The elections resulted in the triumph of White’s followers, with casualties among Jackson’s congressional followers, but Polk was triumphantly reëlected, and he redoubled his efforts. At a series of banquets he denounced the attempt of Democrats to create a schism in the face of the common enemy. But immediately afterwards the Legislature, through the adoption of resolutions, formally nominated White for the Presidency.
II
Although the fame of Hugh Lawson White has been obscured by the years, he was familiarly known to his generation as “the Cato of the Senate.” Without sparkle or magnetism, the purity of his character, the soundness of his common sense, his fidelity to duty, and assiduous application commanded respect if not admiration. His senatorial speeches were noteworthy because of their temperate tone—rare in his generation. Clarity and strength characterized his every utterance. If his speeches lacked eloquence, they smacked of statesmanship and substance. No member of the Senate more impressively looked the part. Tall, slender, and well-proportioned, with a broad forehead and deep-set, serious, penetrating blue eyes, he was the embodiment of senatorial dignity. With long gray hair, brushed back from his forehead, and curling at some length on his shoulders, he appeared the patriarch. In repose, he was sad and stern. Because of the rarity and thoroughness of his speeches, he commanded the respect and confidence of his colleagues. He looked upon his duties with the solemnity of the Roman Senator of the noblest period of the Roman Republic. Always heard with attention, he was attentive to others, and he was frequently the one listener to an uninteresting speech. Even in familiar conversation, he rarely jested outside the domestic circle, and, while an interesting and instructive conversationalist about his own fireside, he was apt to be taciturn and retiring in company. Had fate ordained that he should have reached the Presidency, he would have made a safe, conventional Executive, and he would be remembered as a pure, patriotic public servant. Such was the man who was to give Jackson, in the election of his successor, his only uneasy hours.
III
The concern of the Jackson organization over White’s candidacy may be read in the persistency of Blair’s vigorous denunciations in the “Washington Globe.” Beginning in the early spring and continuing throughout the summer, the Administration organ teemed with attacks on the Tennessee Senator and his most ardent champion, John Bell, Speaker of the House of Representatives. The ill-advised announcement of White’s followers that his candidacy was intended to destroy the landmarks of party gave the editor his cue. “This artifice,” wrote Blair, “has been so frequently attempted, and in vain, by those seeking to divide and destroy the Republican [Democratic] Party in this country, that we would have supposed the design would not have been confessed on the part of those supporting the interests of a man, who, up to the age of sixty, at least has made it his boast to support his party firmly, as the only means of maintaining his principles. But he now seeks office at the hands of the Opposition, and like all new solicitors for the favor of Federalism, becomes a no-party man.”[876] The fact that White had voted with the Whigs on the Fortifications Bill was made the text of many discourses on the questionable character of his patriotism; his connection with Calhoun offered the opportunity to picture him as a half-disguised friend of Nullification. The encouragement given his candidacy by the Whig leaders was interpreted as a desertion of the house of his friends to do the work of the enemy. Tying him up tightly with the Whigs and the Nullifiers, attacking the no-party idea as a wooden horse of Troy in which discredited Federalism planned to reënter the Capitol, Blair smote the Tennesseean hip and thigh throughout the summer.
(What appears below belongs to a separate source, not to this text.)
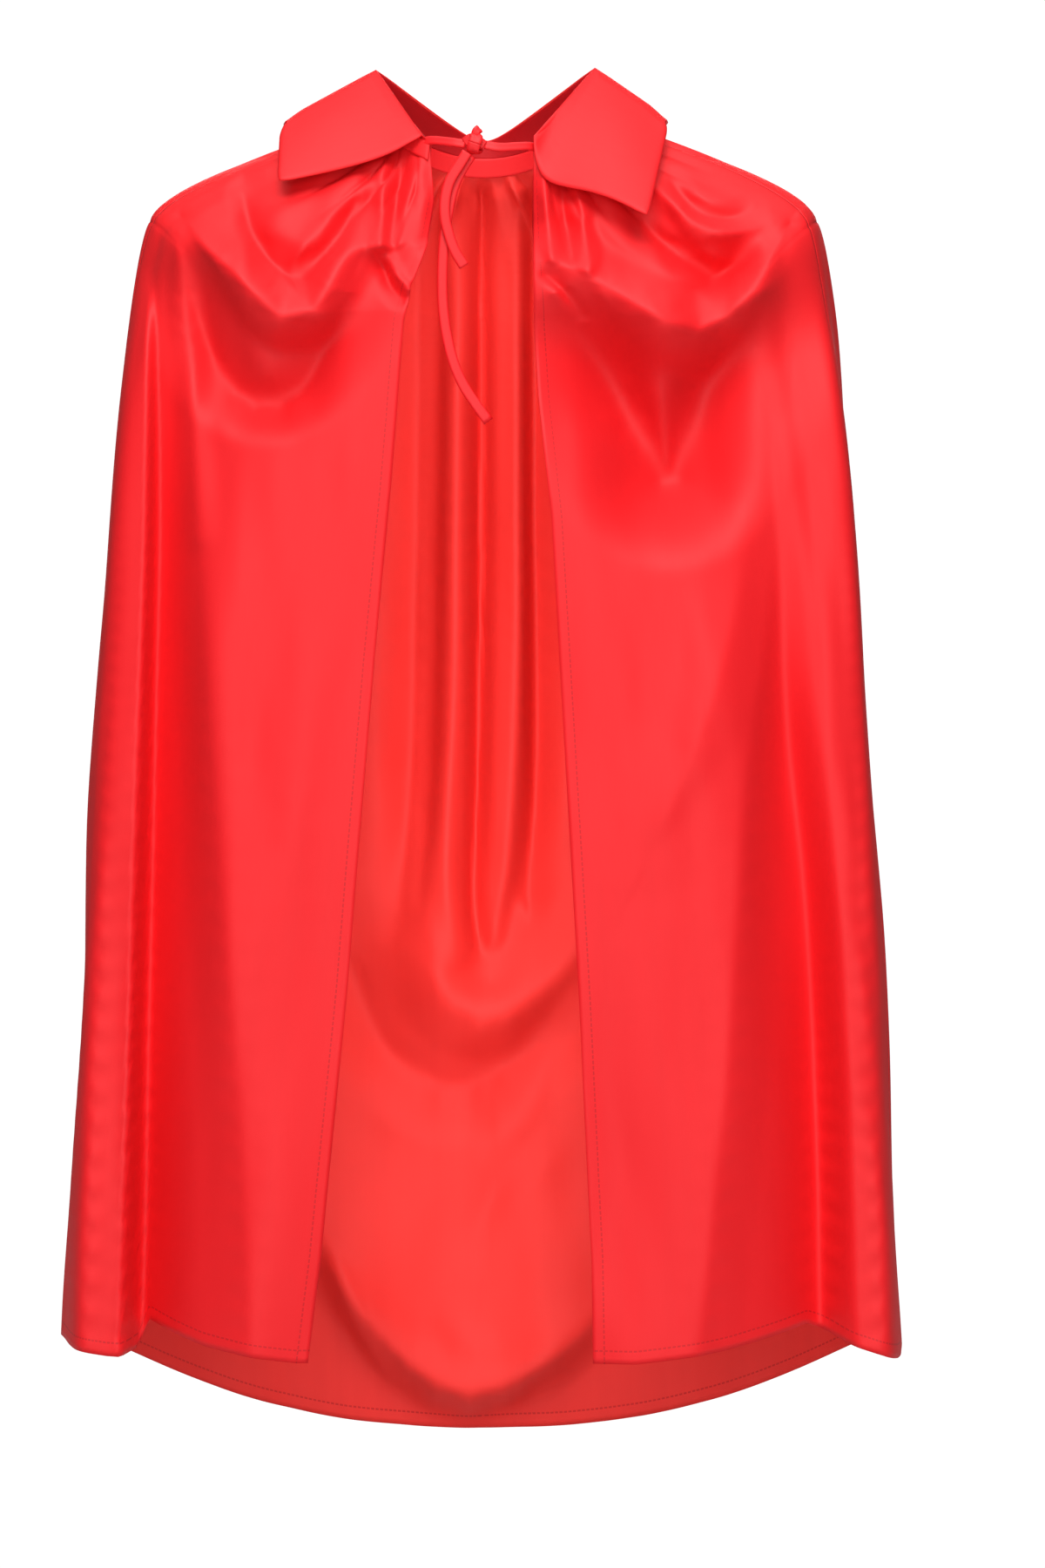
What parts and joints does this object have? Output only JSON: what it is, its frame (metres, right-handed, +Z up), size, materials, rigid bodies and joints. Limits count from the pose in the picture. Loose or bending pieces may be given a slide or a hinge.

But scarcely less offensive to the “Globe” than White was John Bell, and the determination of the organization to prevent his reëlection to the Speakership was evident in the systematic attacks upon his record. Beginning in May, and continuing through the summer, there was scarcely an issue of the “Globe” that did not deal with some phase of Bell’s alleged perfidy, in a special article.[877] The virulent hostility to Bell, of the Kitchen Cabinet, was not due in whole to his relations with the candidacy of White. Following his election over Polk to the Speakership, Duff Green, in the “Telegraph,” ascribed Polk’s defeat to his support by the Kitchen Cabinet, and described “Kendall, Blair, and Lewis parading the lobby” in attempts to drum up votes for their favorite. This had been bluntly denied by Blair, who insisted that he had spoken to no one on the Speakership, and that Lewis was “known to have been inclined to Mr. Bell’s election.”[878] But the charge in the “Telegraph” had been accepted by many and the pride of the Jackson leaders had been aroused. The White candidacy, Bell’s espousal of it, and Polk’s determined stand against it, made it imperative that Bell should be retired in the interest of Polk.
Meanwhile the Baltimore Convention assembled on May 20, 1835—an assembly that no more deserves the popular reproach of being a convention of office-holders than the average convention of the dominant party ever since. The absence of delegates from South Carolina and Illinois was tolerable to the Jacksonians, but the failure of Tennessee to appear, notwithstanding the personal importunities of the President, was painfully embarrassing. That had to be corrected. A comparatively unknown Tennesseean, E. Rucker, was found in the city, and literally pushed into the convention to cast the unauthorized vote of Tennessee—and thus the word “Ruckerize” was added to the vocabulary of practical politicians. The polished Andrew Stevenson, who had resigned the Speakership to accept the diplomatic post in London, only to share the fate of Van Buren, was called upon to deliver the “keynote” address in the capacity of chairman. But this honor, bestowed upon the Virginians, was more than neutralized by New York’s desertion of her Virginia allies in the nomination of the vice-presidential candidate.